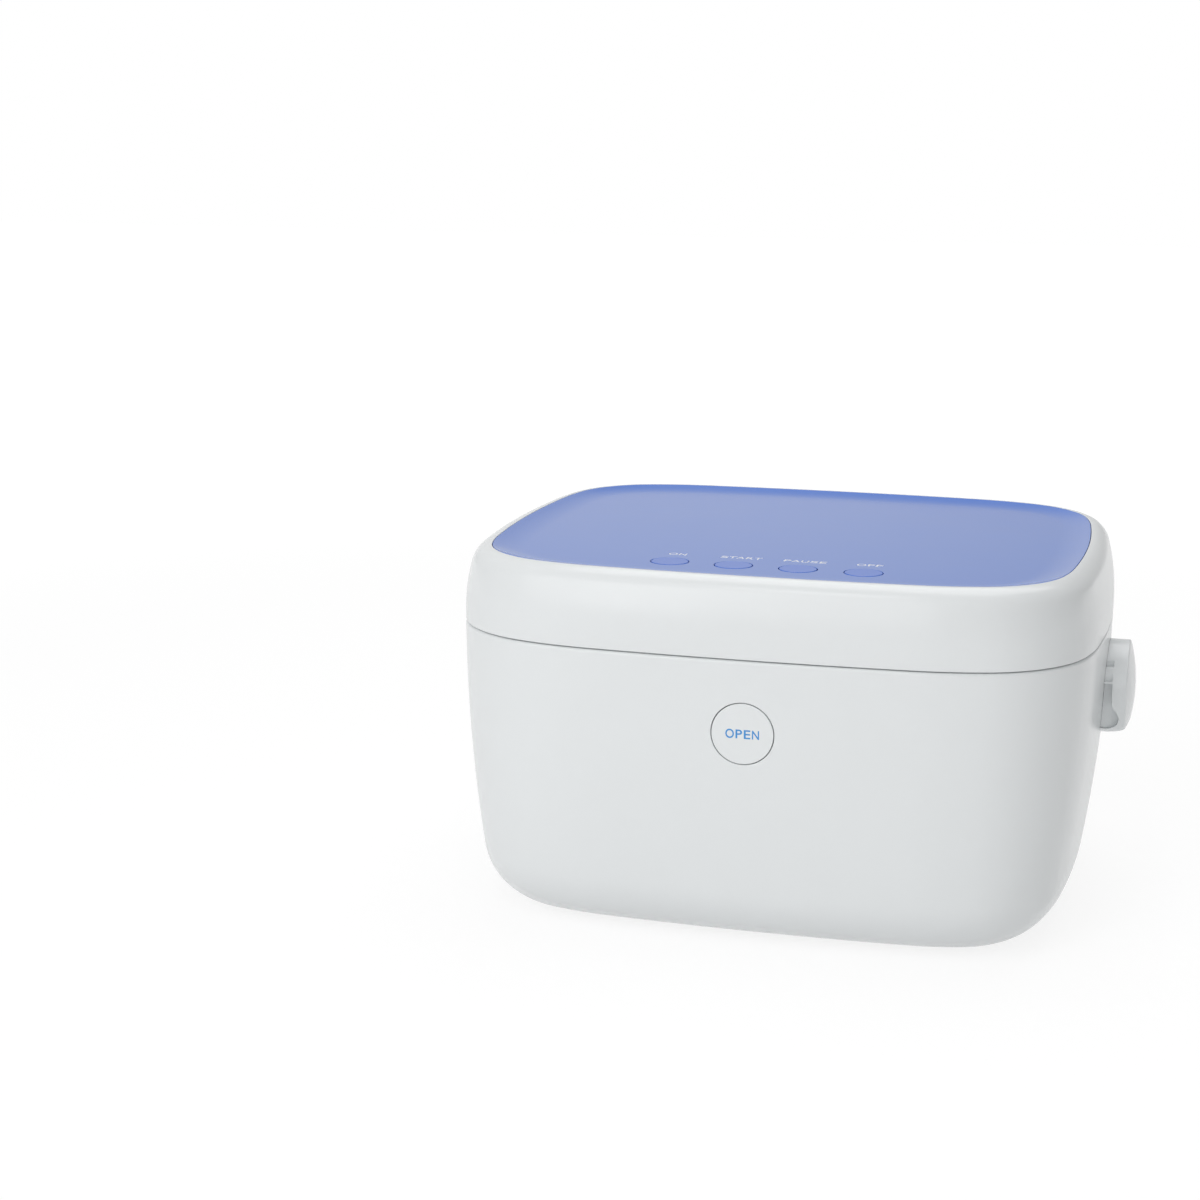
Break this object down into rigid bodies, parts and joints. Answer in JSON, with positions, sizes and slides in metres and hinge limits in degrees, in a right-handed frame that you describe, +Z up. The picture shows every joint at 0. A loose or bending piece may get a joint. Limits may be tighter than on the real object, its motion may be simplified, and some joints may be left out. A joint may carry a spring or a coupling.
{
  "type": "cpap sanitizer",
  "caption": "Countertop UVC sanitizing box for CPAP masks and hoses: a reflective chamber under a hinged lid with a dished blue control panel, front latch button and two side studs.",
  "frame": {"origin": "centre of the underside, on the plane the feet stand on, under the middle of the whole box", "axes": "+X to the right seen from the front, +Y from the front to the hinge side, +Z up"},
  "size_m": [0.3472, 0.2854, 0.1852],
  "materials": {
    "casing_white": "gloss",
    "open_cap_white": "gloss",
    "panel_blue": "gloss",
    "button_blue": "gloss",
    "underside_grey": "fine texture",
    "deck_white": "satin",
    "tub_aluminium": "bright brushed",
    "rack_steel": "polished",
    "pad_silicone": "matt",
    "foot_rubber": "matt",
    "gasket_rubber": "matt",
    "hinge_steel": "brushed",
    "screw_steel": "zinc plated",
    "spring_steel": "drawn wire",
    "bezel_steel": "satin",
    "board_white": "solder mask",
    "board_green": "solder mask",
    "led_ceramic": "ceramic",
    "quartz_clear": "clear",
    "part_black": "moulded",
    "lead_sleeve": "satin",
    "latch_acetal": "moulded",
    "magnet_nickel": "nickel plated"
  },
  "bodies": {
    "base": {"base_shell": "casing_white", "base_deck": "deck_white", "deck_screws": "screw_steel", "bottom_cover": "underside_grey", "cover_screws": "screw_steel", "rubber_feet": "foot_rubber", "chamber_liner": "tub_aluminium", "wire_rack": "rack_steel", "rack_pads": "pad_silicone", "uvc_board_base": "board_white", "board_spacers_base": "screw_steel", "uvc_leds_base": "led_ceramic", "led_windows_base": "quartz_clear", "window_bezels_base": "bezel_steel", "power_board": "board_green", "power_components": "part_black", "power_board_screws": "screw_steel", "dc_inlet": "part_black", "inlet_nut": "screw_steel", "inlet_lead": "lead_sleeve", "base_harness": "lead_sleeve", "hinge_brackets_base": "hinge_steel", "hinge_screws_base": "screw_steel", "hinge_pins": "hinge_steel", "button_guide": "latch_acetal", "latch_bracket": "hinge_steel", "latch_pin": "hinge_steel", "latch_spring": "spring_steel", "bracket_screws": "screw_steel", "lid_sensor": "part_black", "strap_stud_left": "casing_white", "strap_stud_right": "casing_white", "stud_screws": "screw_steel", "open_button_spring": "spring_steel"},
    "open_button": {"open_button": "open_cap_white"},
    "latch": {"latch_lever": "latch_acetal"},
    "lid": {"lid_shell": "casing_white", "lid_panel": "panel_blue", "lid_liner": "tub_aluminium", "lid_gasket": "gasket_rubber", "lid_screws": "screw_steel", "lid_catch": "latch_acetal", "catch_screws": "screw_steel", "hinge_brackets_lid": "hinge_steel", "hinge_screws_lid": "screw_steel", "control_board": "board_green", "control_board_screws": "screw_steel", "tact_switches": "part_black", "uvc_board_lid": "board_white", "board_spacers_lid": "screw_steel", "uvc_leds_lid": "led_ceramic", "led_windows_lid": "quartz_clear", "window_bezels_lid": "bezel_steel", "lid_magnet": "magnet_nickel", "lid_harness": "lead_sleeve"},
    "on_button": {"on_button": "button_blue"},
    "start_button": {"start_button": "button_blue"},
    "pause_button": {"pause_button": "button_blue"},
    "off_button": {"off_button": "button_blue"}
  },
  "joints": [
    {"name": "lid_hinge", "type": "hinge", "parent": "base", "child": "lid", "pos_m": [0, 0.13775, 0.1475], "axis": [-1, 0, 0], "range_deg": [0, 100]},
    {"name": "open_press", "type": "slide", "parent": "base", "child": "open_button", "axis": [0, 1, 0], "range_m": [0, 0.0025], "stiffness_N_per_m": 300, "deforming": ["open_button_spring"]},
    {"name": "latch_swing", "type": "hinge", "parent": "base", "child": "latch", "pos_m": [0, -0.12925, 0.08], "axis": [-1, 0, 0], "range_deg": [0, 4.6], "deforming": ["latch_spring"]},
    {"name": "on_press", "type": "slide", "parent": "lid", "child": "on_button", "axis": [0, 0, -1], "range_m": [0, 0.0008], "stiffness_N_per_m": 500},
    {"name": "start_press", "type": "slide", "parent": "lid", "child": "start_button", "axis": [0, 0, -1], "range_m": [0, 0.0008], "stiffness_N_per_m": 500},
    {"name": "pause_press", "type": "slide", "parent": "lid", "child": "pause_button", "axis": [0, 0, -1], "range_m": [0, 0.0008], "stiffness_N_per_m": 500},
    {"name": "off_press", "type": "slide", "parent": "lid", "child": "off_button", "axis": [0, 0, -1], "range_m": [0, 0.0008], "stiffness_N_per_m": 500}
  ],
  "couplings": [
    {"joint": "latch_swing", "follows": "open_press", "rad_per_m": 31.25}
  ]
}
--------
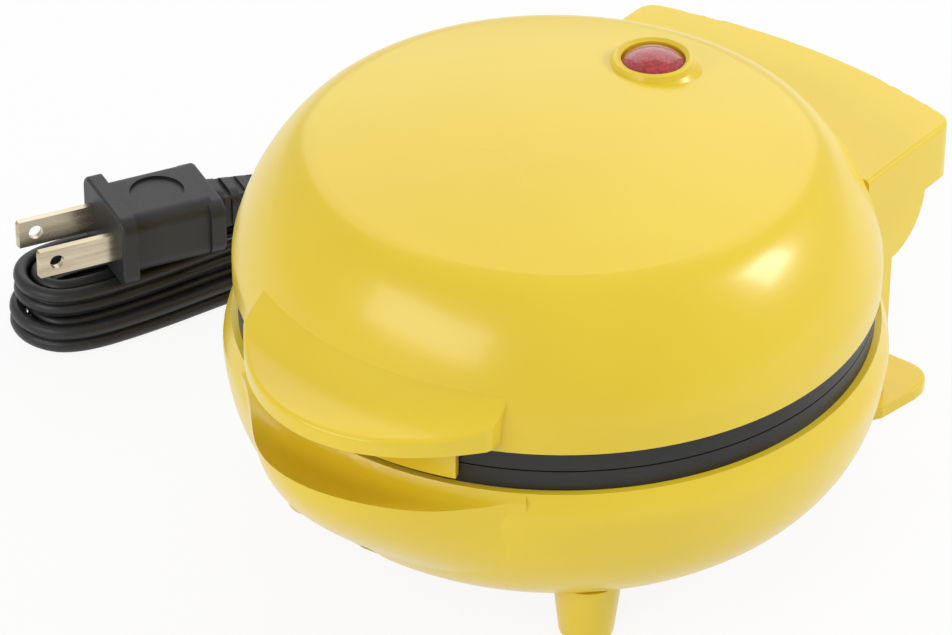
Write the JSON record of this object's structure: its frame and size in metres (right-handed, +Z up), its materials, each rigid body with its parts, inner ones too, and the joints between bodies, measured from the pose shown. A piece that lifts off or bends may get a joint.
--------
From the entries above, copy out every line where the string "metres" appears.

Break this object down into rigid bodies, parts and joints. Answer in JSON, with positions, sizes and slides in metres and hinge limits in degrees, in a right-handed frame that you describe, +Z up. The picture shows every joint at 0. A loose or bending piece may get a joint. Limits may be tighter than on the real object, its motion may be simplified, and some joints may be left out. A joint may carry a spring or a coupling.
Write the JSON record of this object's structure: its frame and size in metres (right-handed, +Z up), its materials, each rigid body with its parts, inner ones too, and the joints between bodies, measured from the pose shown. A piece that lifts off or bends may get a joint.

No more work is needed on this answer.